Marketplace’s Jennifer Collins has more.


Jennifer Collins: Richard Walker has been a professor of geography at the University of California Berkeley for 35 years.

Richard Walker: Most people, a lot of the faculty could get higher salaries at a private university, but one of the reasons we stay here is because of the good benefits.

Those benefits are about to change for new employees. The Board of Regents, which overseas the University of California system, voted to push back the retirement age about five years and require new employees to pay more for their retirement and health benefits.

Jane Wellman of the Delta Project on national education costs says public school benefits have been too good for too long.

Jane Wellman: If we’re going to maintain those benefit structures, it’s going to come straight out of the hide of student tuition. And I don’t think its sustainable and the regents evidently didn’t either.

The UC pension fund was battered by investment that went bad during the economic crisis. And California can’t afford to cover the estimated $21 billion shortfall in benefit costs.

Wellman: Those are really eating up more money than institutions and states can afford.

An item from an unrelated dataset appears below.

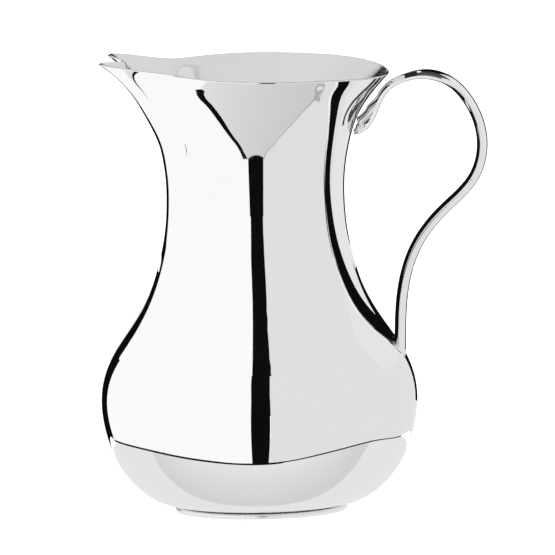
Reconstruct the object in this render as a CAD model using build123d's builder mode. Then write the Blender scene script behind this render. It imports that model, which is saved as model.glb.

So charging retirees more for their benefits is something that’s starting to happen around the country.

That story is very familiar to Americans working in the private sector. Again, geography professor Richard Walker.

Walker: Some of your listeners may say, “Oh my goodness, they shouldn’t have it so good,” but rather everyone should have a perfectly adequate and comfortable retirement as we will have, at least my generation will have.

I’m Jennifer Collins for Marketplace.